Having provided a basic synopsis of free will and determinism, we can apply these views to the doctrine of predestination. If God predetermines a person’s fate, whether he goes to Heaven or Hell, then the actions of human beings are irrelevant to their salvation. Furthermore, one can argue that if God determines the actions of human beings in advance, then free will does not exist.
The consequences of predestination (and determinism) render morality and ethics entirely artificial constructs. A person cannot be held responsible for anything that he does because God (or determinism) has determined his actions.
We are now back to the dilemma of predestination. An omniscient God renders human free will as much of a myth as determinism does. Is there a remedy for this problem of predestination?
Eternity and God
While the Catholic Church permits a range of views on the subject of predestination, the Church does state that “God predestines no one to go to hell; for this, a willful turning away from God (a mortal sin) is necessary, and persistence in it until the end.”
The Catholic Church also rejects the idea of unconditional election, stating that when God “establishes his eternal plan of ‘predestination,’ he includes in it each person’s free response to his grace”. These teachings eliminate double predestination and restore free will.
The solution to the problem of predestination lies in understanding eternity and how God views history. God is eternal. That is to say that God does not exist in time; in fact, it is God Who is the author of time, much as He is the cause of all creation.
The effect of God existing in eternity is that God “sees” all of history simultaneously. As the Catechism puts it, “To God, all moments are present in their immediacy. When, therefore, he establishes his eternal plan of ‘predestination,’ he includes in it each person’s free response to his grace.”

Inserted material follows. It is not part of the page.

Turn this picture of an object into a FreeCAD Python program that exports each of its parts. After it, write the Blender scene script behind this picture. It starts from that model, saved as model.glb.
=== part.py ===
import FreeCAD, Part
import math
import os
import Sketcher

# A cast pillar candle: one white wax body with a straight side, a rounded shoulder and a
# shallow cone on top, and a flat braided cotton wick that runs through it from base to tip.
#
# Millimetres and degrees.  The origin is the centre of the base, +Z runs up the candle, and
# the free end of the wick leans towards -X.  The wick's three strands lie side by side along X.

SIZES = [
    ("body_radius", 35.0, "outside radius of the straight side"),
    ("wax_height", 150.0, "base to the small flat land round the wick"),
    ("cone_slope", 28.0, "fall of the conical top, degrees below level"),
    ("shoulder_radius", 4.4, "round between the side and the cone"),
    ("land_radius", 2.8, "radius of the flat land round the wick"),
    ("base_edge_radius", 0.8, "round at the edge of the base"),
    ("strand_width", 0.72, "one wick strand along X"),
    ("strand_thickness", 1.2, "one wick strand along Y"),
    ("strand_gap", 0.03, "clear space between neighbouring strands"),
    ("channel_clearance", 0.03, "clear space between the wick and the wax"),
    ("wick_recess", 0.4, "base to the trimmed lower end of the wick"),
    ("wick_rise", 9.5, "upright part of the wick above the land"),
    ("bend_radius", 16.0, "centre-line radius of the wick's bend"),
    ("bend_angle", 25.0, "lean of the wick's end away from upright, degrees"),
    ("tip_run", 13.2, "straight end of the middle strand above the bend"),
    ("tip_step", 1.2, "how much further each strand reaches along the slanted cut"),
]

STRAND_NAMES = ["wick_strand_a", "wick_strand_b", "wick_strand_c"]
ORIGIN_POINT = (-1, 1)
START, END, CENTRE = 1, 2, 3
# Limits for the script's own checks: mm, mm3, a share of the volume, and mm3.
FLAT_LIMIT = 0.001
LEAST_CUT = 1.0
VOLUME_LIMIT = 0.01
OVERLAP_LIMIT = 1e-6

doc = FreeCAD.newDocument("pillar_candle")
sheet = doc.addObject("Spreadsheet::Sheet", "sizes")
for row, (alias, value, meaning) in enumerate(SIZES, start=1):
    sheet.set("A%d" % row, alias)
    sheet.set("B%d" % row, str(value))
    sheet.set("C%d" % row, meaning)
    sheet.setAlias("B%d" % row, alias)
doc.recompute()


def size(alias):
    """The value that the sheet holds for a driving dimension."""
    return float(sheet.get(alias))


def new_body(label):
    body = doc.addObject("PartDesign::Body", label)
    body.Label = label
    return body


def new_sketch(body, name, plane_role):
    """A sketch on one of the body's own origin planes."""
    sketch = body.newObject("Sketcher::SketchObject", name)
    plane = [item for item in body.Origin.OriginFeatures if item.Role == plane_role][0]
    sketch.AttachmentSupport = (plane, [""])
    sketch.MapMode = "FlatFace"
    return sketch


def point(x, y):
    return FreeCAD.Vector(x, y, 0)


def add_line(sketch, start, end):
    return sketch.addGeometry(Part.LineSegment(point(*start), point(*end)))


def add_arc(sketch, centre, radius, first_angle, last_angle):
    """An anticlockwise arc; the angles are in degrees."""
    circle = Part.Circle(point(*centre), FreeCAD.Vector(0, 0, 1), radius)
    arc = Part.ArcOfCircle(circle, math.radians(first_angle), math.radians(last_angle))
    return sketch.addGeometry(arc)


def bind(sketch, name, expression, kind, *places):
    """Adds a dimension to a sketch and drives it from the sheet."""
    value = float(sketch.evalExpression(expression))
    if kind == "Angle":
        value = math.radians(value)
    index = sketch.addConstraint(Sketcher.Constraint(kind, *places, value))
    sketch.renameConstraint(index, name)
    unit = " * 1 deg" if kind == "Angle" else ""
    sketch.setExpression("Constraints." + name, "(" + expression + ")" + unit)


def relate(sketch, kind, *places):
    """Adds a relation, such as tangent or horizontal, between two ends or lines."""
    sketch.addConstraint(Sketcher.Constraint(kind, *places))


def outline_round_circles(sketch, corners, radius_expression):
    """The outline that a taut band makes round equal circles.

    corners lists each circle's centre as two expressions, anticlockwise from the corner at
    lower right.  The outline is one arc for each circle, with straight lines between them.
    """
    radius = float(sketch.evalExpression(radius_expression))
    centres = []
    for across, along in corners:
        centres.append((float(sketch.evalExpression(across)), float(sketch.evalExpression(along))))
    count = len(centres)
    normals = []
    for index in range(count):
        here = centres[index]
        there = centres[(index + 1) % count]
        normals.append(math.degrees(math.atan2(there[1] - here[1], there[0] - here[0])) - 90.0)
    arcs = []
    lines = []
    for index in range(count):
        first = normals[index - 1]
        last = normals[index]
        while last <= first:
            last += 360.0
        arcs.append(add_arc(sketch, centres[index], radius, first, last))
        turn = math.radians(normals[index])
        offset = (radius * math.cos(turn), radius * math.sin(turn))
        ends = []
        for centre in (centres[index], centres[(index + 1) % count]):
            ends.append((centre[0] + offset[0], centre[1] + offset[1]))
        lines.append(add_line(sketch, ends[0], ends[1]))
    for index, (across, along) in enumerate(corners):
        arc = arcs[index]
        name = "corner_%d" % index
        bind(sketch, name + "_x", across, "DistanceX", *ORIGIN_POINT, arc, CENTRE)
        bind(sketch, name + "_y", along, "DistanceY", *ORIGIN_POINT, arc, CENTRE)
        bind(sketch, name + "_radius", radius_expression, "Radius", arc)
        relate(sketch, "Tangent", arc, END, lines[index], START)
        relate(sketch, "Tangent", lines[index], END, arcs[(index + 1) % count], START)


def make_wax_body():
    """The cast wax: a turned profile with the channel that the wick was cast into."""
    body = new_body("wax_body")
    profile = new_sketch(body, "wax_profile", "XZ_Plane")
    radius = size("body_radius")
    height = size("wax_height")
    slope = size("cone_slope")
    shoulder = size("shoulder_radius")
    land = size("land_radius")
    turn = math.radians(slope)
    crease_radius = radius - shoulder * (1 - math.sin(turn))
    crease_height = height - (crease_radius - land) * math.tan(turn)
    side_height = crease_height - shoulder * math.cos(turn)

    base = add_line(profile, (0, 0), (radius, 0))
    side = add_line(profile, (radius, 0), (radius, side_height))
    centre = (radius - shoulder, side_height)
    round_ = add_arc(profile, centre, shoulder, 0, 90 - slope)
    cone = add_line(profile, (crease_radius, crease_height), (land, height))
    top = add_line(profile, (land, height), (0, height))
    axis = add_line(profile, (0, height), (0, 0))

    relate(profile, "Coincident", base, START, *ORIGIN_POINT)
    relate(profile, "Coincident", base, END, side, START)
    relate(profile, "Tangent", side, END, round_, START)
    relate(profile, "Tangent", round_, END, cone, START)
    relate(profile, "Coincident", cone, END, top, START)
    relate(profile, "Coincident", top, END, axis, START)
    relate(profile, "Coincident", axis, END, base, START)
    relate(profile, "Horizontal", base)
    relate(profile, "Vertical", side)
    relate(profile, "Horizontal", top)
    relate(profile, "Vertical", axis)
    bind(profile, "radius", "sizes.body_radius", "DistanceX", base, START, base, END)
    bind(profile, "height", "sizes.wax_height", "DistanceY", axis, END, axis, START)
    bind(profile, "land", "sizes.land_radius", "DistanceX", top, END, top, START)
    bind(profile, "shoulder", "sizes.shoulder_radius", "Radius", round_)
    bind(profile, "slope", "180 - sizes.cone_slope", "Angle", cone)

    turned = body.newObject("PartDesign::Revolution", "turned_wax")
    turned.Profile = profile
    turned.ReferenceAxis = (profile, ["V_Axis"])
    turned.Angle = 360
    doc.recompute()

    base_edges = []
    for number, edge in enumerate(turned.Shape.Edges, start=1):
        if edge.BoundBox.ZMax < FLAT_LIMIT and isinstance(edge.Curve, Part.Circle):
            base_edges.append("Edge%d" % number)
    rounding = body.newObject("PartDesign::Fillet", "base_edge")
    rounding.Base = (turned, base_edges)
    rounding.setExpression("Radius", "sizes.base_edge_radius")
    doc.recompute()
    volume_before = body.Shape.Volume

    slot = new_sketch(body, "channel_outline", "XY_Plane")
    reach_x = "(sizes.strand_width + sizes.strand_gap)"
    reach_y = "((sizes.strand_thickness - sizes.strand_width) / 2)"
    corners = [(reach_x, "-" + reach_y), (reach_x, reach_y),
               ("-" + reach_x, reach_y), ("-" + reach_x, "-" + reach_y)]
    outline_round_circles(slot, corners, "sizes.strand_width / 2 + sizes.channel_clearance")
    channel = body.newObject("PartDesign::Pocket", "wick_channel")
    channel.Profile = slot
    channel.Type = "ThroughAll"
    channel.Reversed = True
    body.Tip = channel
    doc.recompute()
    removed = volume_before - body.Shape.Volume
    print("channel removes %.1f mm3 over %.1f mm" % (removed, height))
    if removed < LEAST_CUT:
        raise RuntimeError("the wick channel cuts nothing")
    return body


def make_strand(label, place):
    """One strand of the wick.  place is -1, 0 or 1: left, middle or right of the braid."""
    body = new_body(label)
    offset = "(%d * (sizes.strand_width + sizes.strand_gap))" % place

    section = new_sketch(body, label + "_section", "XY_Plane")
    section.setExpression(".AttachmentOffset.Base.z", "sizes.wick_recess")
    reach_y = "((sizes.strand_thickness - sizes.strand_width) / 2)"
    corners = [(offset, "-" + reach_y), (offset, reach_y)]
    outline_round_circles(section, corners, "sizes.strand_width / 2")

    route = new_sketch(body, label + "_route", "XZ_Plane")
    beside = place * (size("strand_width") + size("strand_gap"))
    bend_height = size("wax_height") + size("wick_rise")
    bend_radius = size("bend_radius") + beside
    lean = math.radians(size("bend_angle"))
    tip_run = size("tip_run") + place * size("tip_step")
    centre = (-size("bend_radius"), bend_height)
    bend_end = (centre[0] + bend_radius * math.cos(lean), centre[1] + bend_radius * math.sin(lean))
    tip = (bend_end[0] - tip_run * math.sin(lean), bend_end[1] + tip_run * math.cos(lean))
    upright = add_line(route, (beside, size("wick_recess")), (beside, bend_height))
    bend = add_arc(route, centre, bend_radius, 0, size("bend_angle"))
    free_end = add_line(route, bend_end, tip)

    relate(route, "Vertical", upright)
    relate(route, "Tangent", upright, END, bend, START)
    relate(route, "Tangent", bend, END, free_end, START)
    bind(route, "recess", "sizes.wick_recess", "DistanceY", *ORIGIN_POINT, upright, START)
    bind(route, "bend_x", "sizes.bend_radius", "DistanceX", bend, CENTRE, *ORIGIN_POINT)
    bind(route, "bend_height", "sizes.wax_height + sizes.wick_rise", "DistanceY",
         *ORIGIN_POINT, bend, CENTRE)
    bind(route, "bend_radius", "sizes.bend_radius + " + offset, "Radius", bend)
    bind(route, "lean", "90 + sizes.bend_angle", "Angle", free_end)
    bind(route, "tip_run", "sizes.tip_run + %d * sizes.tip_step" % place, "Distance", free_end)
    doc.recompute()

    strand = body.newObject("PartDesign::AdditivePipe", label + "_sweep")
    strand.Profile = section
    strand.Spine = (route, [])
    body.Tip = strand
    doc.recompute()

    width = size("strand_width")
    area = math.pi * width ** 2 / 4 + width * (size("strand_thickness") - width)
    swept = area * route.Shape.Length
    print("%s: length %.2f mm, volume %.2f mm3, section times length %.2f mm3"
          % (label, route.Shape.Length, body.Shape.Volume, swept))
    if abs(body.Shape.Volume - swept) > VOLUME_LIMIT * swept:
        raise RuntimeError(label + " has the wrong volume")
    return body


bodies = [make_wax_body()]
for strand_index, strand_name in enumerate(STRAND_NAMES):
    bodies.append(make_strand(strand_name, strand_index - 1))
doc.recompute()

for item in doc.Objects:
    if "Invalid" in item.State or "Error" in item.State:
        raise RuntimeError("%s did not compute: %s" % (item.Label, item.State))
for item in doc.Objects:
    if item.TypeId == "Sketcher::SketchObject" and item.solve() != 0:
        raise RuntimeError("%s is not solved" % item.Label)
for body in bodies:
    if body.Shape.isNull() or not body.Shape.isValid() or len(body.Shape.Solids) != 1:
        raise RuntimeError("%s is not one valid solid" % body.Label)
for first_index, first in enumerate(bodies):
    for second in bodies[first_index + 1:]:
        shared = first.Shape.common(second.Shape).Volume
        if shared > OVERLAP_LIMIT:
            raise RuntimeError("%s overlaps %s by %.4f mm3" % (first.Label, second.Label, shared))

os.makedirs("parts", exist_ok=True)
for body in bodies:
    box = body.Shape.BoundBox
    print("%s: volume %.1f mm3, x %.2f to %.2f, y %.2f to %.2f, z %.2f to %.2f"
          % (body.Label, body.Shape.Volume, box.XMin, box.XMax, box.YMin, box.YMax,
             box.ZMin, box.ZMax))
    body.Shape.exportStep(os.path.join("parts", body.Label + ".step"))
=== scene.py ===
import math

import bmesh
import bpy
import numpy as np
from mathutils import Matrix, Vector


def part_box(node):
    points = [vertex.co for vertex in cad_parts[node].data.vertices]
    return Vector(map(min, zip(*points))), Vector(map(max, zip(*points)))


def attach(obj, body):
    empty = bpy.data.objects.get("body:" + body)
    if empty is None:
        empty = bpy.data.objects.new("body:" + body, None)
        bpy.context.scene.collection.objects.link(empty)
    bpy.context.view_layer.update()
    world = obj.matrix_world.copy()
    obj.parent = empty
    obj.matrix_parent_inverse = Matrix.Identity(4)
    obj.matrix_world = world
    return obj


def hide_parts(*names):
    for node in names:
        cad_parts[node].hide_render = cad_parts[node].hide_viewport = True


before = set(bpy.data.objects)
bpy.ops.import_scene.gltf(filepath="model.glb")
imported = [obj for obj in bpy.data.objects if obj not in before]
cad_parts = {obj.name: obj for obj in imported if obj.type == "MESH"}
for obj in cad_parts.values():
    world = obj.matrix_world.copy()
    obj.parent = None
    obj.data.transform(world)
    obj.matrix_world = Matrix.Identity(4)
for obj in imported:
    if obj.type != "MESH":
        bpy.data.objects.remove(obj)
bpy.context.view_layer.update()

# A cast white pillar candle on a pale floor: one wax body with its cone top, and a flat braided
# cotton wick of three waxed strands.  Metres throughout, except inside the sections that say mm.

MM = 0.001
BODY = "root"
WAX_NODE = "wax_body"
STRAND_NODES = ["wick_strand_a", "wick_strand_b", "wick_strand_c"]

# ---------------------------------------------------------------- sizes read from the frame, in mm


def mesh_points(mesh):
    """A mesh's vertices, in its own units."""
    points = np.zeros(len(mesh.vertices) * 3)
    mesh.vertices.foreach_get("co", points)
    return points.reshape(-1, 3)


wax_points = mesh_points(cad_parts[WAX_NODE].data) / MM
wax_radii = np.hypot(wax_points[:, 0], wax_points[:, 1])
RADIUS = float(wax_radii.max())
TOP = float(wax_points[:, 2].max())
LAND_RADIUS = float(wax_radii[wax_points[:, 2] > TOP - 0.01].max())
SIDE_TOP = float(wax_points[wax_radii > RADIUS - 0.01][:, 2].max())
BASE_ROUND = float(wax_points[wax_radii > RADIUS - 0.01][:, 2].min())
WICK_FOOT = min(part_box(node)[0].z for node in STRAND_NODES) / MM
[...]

The effect of God existing in eternity on predestination solves the apparent contradiction between God’s omniscience and human free will. Since God “sees” from eternity, He is said to be omniscient. Since every human action occurs in time, human free will remains intact.
In the preceding work, I have sought to provide a primer on a very complex subject; predestination.

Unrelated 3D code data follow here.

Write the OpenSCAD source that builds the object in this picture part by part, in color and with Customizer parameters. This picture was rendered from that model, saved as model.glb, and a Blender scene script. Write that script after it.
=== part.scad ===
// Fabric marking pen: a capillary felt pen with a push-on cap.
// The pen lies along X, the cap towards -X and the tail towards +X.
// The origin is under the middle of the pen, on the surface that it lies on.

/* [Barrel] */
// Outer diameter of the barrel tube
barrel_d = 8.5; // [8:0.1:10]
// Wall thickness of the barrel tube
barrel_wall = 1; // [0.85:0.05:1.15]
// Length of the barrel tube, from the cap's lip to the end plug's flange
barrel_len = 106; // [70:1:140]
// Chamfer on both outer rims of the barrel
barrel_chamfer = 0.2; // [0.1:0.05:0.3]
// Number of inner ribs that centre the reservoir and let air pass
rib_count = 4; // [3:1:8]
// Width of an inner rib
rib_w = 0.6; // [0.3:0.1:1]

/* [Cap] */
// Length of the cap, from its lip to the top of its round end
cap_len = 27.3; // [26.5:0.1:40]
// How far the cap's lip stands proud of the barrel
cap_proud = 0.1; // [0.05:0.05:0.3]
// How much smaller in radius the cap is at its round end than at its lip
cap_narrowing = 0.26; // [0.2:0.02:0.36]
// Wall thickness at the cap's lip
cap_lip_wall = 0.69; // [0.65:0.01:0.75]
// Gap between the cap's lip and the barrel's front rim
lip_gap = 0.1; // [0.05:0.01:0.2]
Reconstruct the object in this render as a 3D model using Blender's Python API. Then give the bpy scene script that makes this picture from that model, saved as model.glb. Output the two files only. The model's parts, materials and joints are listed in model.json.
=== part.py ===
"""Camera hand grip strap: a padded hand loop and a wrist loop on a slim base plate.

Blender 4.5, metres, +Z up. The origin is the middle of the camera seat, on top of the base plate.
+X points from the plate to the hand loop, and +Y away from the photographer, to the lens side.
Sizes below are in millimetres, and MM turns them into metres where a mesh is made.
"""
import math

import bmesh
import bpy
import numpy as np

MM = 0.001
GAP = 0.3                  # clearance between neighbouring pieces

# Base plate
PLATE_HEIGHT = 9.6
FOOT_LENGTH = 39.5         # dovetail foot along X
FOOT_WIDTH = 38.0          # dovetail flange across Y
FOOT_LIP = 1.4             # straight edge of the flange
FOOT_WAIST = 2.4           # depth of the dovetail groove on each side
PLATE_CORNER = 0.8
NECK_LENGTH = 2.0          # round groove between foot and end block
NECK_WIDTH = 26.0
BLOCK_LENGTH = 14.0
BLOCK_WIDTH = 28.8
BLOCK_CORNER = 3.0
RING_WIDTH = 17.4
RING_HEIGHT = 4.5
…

I have defined and discussed the various schools of predestination. I have also examined free will and explained the apparent conflict between an omniscient God and free will. Finally, I have discussed the Catholic position on predestination. I have suggested that the solution to the problem of predestination is to properly understand God’s relation in eternity to human free will as it exists in time.
“We must most sincerely believe and profess that God wills all men to be saved.” – Patrologia Latina (Teachings of the Church Fathers).